» **Data provided**:
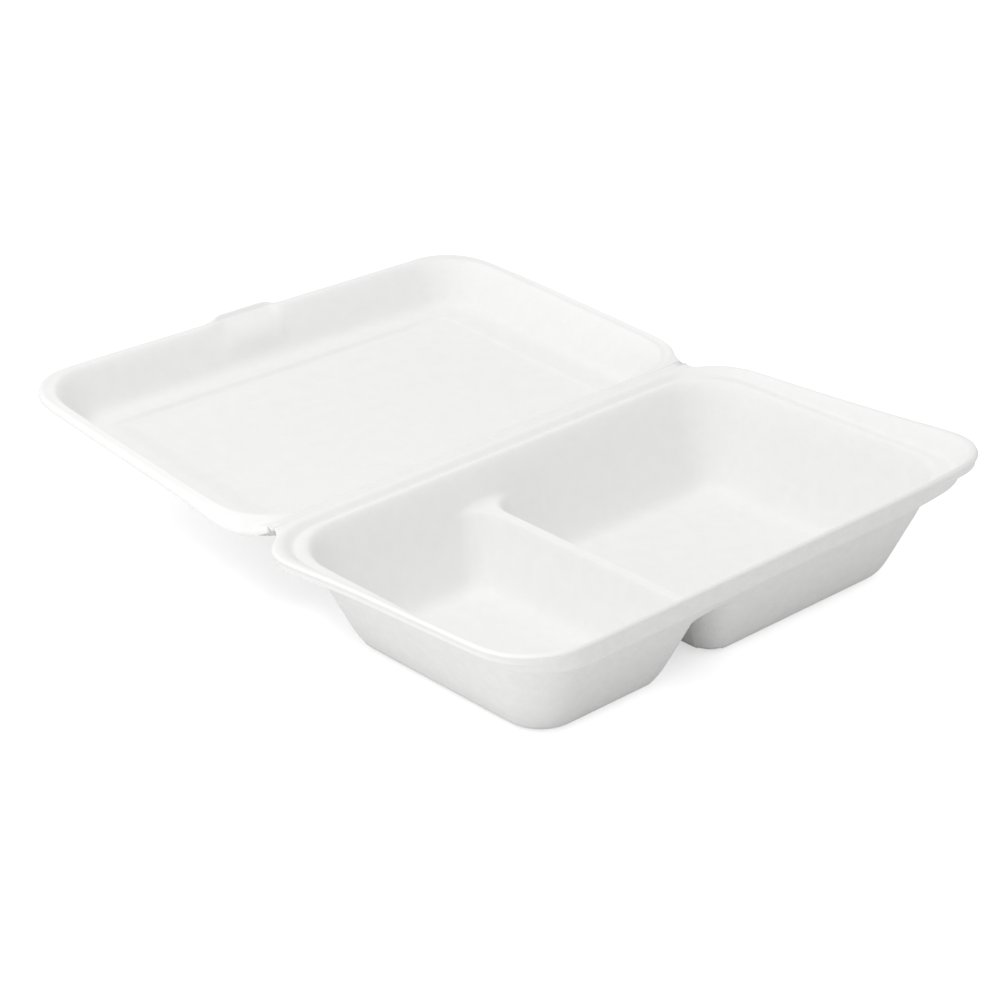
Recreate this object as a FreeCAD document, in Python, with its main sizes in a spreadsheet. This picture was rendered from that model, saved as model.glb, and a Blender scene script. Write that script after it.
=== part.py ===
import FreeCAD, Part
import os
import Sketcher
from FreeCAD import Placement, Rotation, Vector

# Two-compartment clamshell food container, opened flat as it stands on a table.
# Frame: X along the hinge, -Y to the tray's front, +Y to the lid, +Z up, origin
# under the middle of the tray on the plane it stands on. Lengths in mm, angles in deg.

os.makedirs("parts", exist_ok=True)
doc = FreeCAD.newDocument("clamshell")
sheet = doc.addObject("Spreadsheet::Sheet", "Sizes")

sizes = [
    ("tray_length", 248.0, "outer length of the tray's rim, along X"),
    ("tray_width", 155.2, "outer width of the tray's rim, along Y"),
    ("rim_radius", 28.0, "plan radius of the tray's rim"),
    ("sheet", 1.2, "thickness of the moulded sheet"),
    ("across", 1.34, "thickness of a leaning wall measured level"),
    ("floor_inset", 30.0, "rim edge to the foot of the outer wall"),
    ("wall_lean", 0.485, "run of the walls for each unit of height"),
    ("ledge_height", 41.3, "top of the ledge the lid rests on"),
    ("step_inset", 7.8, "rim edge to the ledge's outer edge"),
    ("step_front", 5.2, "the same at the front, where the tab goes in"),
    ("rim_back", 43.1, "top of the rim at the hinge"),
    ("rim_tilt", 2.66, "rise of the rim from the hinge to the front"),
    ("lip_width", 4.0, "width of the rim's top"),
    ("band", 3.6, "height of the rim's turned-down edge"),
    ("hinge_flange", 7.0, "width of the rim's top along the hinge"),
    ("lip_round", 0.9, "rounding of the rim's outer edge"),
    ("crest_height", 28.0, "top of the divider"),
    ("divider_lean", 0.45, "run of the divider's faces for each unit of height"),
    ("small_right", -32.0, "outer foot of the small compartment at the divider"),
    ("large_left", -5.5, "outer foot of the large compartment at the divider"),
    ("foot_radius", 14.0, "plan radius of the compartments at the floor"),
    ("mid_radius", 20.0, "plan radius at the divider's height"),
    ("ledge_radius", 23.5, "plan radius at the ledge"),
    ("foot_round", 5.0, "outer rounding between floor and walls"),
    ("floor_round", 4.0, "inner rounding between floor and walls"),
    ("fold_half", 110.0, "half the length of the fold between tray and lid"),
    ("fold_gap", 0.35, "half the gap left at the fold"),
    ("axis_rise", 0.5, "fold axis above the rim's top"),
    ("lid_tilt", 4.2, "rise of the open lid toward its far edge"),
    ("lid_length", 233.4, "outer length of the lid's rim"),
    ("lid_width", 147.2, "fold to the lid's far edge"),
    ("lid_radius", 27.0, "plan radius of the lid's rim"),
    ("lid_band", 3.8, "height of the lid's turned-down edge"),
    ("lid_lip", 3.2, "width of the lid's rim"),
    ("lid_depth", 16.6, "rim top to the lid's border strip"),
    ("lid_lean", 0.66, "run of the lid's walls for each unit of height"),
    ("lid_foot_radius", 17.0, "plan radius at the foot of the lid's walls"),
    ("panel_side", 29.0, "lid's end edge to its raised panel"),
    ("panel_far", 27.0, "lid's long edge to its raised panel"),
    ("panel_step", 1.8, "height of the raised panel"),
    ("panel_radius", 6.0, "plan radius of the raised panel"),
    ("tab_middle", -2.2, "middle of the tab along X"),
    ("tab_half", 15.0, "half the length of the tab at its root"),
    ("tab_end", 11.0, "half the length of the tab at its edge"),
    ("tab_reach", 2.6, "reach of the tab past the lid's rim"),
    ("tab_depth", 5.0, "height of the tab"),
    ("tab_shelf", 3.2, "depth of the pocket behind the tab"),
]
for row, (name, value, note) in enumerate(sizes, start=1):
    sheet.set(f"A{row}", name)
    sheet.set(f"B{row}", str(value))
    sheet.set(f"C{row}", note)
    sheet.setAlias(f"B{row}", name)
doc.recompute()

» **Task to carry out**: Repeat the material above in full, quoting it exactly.

» **Finished exercise**:
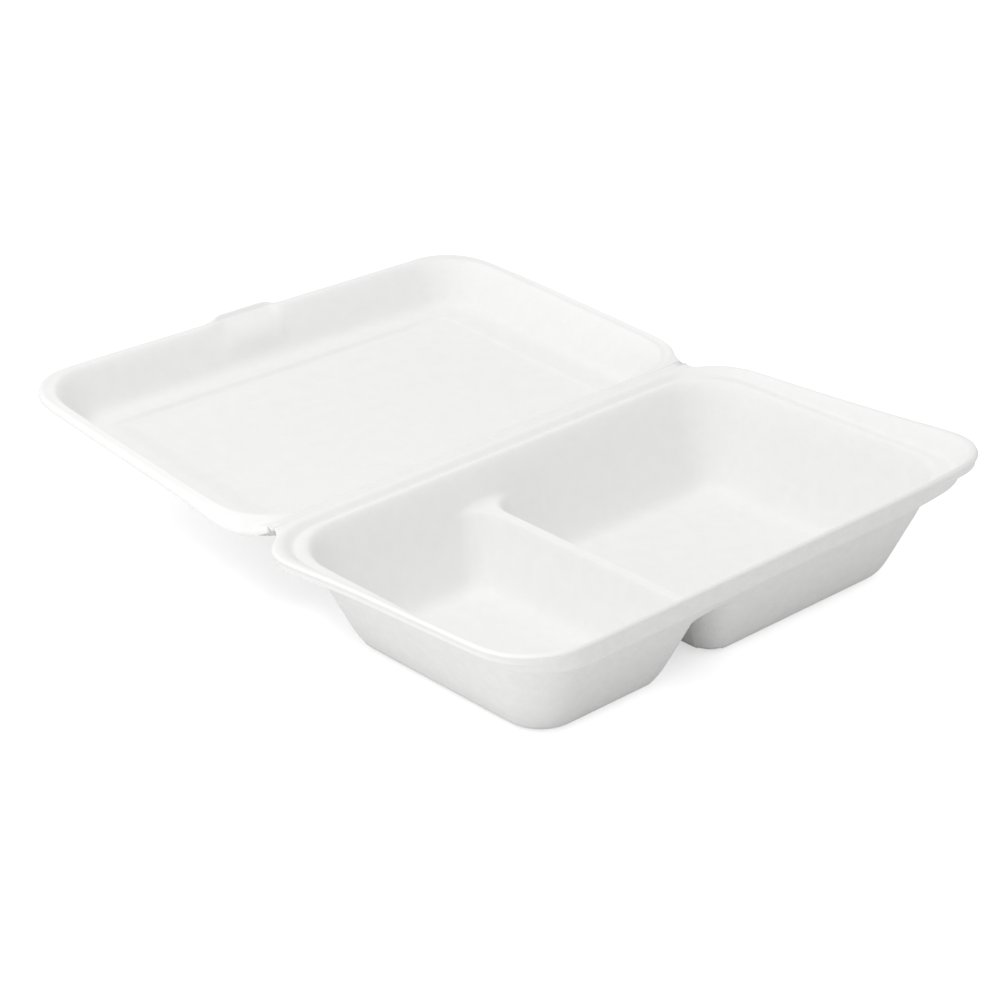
Recreate this object as a FreeCAD document, in Python, with its main sizes in a spreadsheet. This picture was rendered from that model, saved as model.glb, and a Blender scene script. Write that script after it.
=== part.py ===
import FreeCAD, Part
import os
import Sketcher
from FreeCAD import Placement, Rotation, Vector

# Two-compartment clamshell food container, opened flat as it stands on a table.
# Frame: X along the hinge, -Y to the tray's front, +Y to the lid, +Z up, origin
# under the middle of the tray on the plane it stands on. Lengths in mm, angles in deg.

os.makedirs("parts", exist_ok=True)
doc = FreeCAD.newDocument("clamshell")
sheet = doc.addObject("Spreadsheet::Sheet", "Sizes")

sizes = [
    ("tray_length", 248.0, "outer length of the tray's rim, along X"),
    ("tray_width", 155.2, "outer width of the tray's rim, along Y"),
    ("rim_radius", 28.0, "plan radius of the tray's rim"),
    ("sheet", 1.2, "thickness of the moulded sheet"),
    ("across", 1.34, "thickness of a leaning wall measured level"),
    ("floor_inset", 30.0, "rim edge to the foot of the outer wall"),
    ("wall_lean", 0.485, "run of the walls for each unit of height"),
    ("ledge_height", 41.3, "top of the ledge the lid rests on"),
    ("step_inset", 7.8, "rim edge to the ledge's outer edge"),
    ("step_front", 5.2, "the same at the front, where the tab goes in"),
    ("rim_back", 43.1, "top of the rim at the hinge"),
    ("rim_tilt", 2.66, "rise of the rim from the hinge to the front"),
    ("lip_width", 4.0, "width of the rim's top"),
    ("band", 3.6, "height of the rim's turned-down edge"),
    ("hinge_flange", 7.0, "width of the rim's top along the hinge"),
    ("lip_round", 0.9, "rounding of the rim's outer edge"),
    ("crest_height", 28.0, "top of the divider"),
    ("divider_lean", 0.45, "run of the divider's faces for each unit of height"),
    ("small_right", -32.0, "outer foot of the small compartment at the divider"),
    ("large_left", -5.5, "outer foot of the large compartment at the divider"),
    ("foot_radius", 14.0, "plan radius of the compartments at the floor"),
    ("mid_radius", 20.0, "plan radius at the divider's height"),
    ("ledge_radius", 23.5, "plan radius at the ledge"),
    ("foot_round", 5.0, "outer rounding between floor and walls"),
    ("floor_round", 4.0, "inner rounding between floor and walls"),
    ("fold_half", 110.0, "half the length of the fold between tray and lid"),
    ("fold_gap", 0.35, "half the gap left at the fold"),
    ("axis_rise", 0.5, "fold axis above the rim's top"),
    ("lid_tilt", 4.2, "rise of the open lid toward its far edge"),
    ("lid_length", 233.4, "outer length of the lid's rim"),
    ("lid_width", 147.2, "fold to the lid's far edge"),
    ("lid_radius", 27.0, "plan radius of the lid's rim"),
    ("lid_band", 3.8, "height of the lid's turned-down edge"),
    ("lid_lip", 3.2, "width of the lid's rim"),
    ("lid_depth", 16.6, "rim top to the lid's border strip"),
    ("lid_lean", 0.66, "run of the lid's walls for each unit of height"),
    ("lid_foot_radius", 17.0, "plan radius at the foot of the lid's walls"),
    ("panel_side", 29.0, "lid's end edge to its raised panel"),
    ("panel_far", 27.0, "lid's long edge to its raised panel"),
    ("panel_step", 1.8, "height of the raised panel"),
    ("panel_radius", 6.0, "plan radius of the raised panel"),
    ("tab_middle", -2.2, "middle of the tab along X"),
    ("tab_half", 15.0, "half the length of the tab at its root"),
    ("tab_end", 11.0, "half the length of the tab at its edge"),
    ("tab_reach", 2.6, "reach of the tab past the lid's rim"),
    ("tab_depth", 5.0, "height of the tab"),
    ("tab_shelf", 3.2, "depth of the pocket behind the tab"),
]
for row, (name, value, note) in enumerate(sizes, start=1):
    sheet.set(f"A{row}", name)
    sheet.set(f"B{row}", str(value))
    sheet.set(f"C{row}", note)
    sheet.setAlias(f"B{row}", name)
doc.recompute()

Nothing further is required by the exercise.